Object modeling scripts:
***
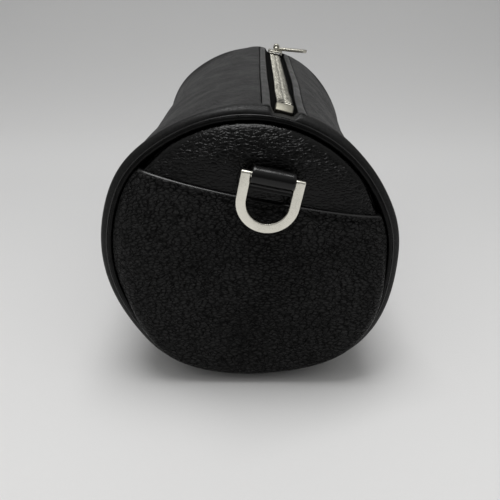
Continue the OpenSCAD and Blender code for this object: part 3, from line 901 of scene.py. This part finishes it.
def make_slider():
    top = plate(PLATE_LOW, PLATE_HIGH)
    top[..., 2] += top[..., 0] * math.tan(math.radians(PLATE_TURN))
    parts = [top, plate(UNDER_LOW, UNDER_HIGH), bridge()]
    for side in (-1, 1):
        parts.append(slider_rail(side, RAIL_LOW, PLATE_LOW + RAIL_SUNK))
        parts.append(slider_rail(side, UNDER_HIGH - UNDER_SUNK, UNDER_RAIL))
    ob = solid("slider_body", [loft(at_zip(part + (0, SLIDER_Y, 0))) for part in parts], 42)
    dressed(ob, ZIP_METAL, "zip_metal", "zip_slider", "slider")


def pull_half(x):
    """Half the tongue's width: the eye's at its start, then wider."""
    return EYE_LEN / 2 + (0 if x < WAIST_END else (PULL_W - EYE_LEN) / 2 * float(ease(x, *WAIST_GROWTH)))


def make_pull():
    """Pull tab: a barrel-shaped eye round the bridge and a flat tongue with a soft edge and a round tip."""
    tip = PULL_LEN - TIP_LEN
    stations = np.concatenate([np.linspace(PULL_START, PULL_STRAIGHT, 16),
                               tip + TIP_LEN * sind([15, 35, 52, 67, 78, 86, 90])])
    sections = []
    for x in stations:
        past = max(0.0, (x - tip) / TIP_LEN)
        half = max(0.15, pull_half(x) * math.sqrt(max(0.0, 1 - past * past)))
        outline = rounded(half, PULL_T / 2 * (1 if past < TIP_THIN_FROM else TIP_THIN), 0.5, 5)
        dish = DISH * np.exp(-(outline[:, 0] / max(half - DISH_EDGE, 0.3)) ** 6) * (DISH_FROM < x < DISH_TO)
        outline[:, 1] -= dish * np.sign(outline[:, 1]) + PULL_LOW
        sections.append(across(outline, 0, x))
    profile = rounded((EYE_R - BAR_R - EYE_GAP) / 2, EYE_LEN / 2, 0.55, 5)
    rad = (EYE_R + BAR_R + EYE_GAP) / 2 + profile[:, 0]
    eye = [np.stack([rad * math.cos(t), profile[:, 1], rad * math.sin(t)], -1) for t in np.radians(turns(32))]

    def placed(points):
        return at_zip(turned(np.array(points), PULL_RISE, 0, 2) + (0, SLIDER_Y, BAR_Z))
    lofts = [loft(placed(sections)), loft(placed(eye), loop=True)]
    dressed(solid("pull_tab", lofts, 42), ZIP_METAL, "zip_metal", "zip_pull", "pull")


# Ends

def rim_angle(a):
    return ZIP_A + (np.asarray(a, float) - ZIP_A) % 360


def rim_rad(a):
    """Radius of the rim's outline, which sags at its lower corners."""
    return barrel_rad(rim_angle(a), -RIM)


def end_edge(a):
    return rim_rad(a) - EDGE_INSET


def fuller(a):
    """Share of the sag at an angle: all of it round the lower edge, none at the top."""
    turn = FULL_CUT + (np.asarray(a, float) - FULL_CUT) % 360
    return ease(turn, *FULL_START) * (1 - ease(turn, *FULL_END))


def dome_height(a, rad, k):
    """How far the domed end stands out of its rim plane, at a radius and a depth k under its face."""
    share = np.clip(rad / (end_edge(a) - k), 0, 1)
    power = DOME_POWER + DOME_FULL * fuller(a)
    height = (END_PUFF - k) * np.maximum(0, 1 - share ** power) ** (1 / power)
    x, z = rad * cosd(a), rad * sind(a)
    lumps = sum(size * np.sin(x / over + z / up + phase) for size, over, up, phase in LUMPS)
    lumps = lumps + SWELL * bell(x, *SWELL_X) * bell(z, *SWELL_Z)
    return height + lumps * (1 - share ** 6)


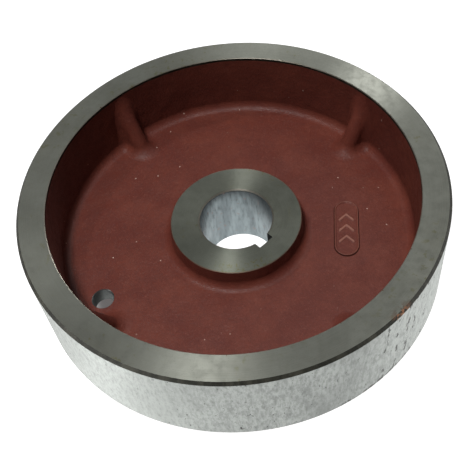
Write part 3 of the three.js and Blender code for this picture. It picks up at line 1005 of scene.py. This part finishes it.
***
- **Exercise**
Up to and including the line with "return EYE_LEN /", repeat the data exactly, starting from its first line; nothing else belongs in the response.

- **Worked solution**
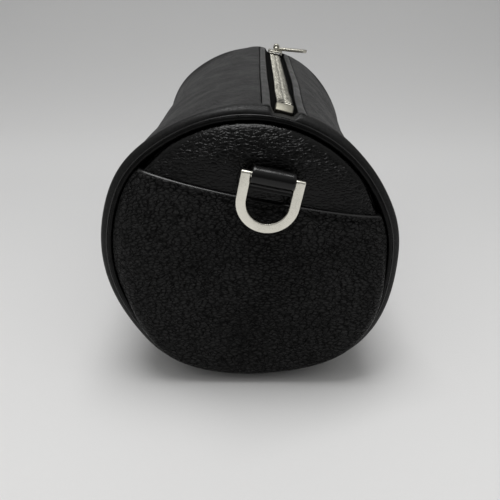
Continue the OpenSCAD and Blender code for this object: part 3, from line 901 of scene.py. This part finishes it.
def make_slider():
    top = plate(PLATE_LOW, PLATE_HIGH)
    top[..., 2] += top[..., 0] * math.tan(math.radians(PLATE_TURN))
    parts = [top, plate(UNDER_LOW, UNDER_HIGH), bridge()]
    for side in (-1, 1):
        parts.append(slider_rail(side, RAIL_LOW, PLATE_LOW + RAIL_SUNK))
        parts.append(slider_rail(side, UNDER_HIGH - UNDER_SUNK, UNDER_RAIL))
    ob = solid("slider_body", [loft(at_zip(part + (0, SLIDER_Y, 0))) for part in parts], 42)
    dressed(ob, ZIP_METAL, "zip_metal", "zip_slider", "slider")


def pull_half(x):
    """Half the tongue's width: the eye's at its start, then wider."""
    return EYE_LEN / 2 + (0 if x < WAIST_END else (PULL_W - EYE_LEN) / 2 * float(ease(x, *WAIST_GROWTH)))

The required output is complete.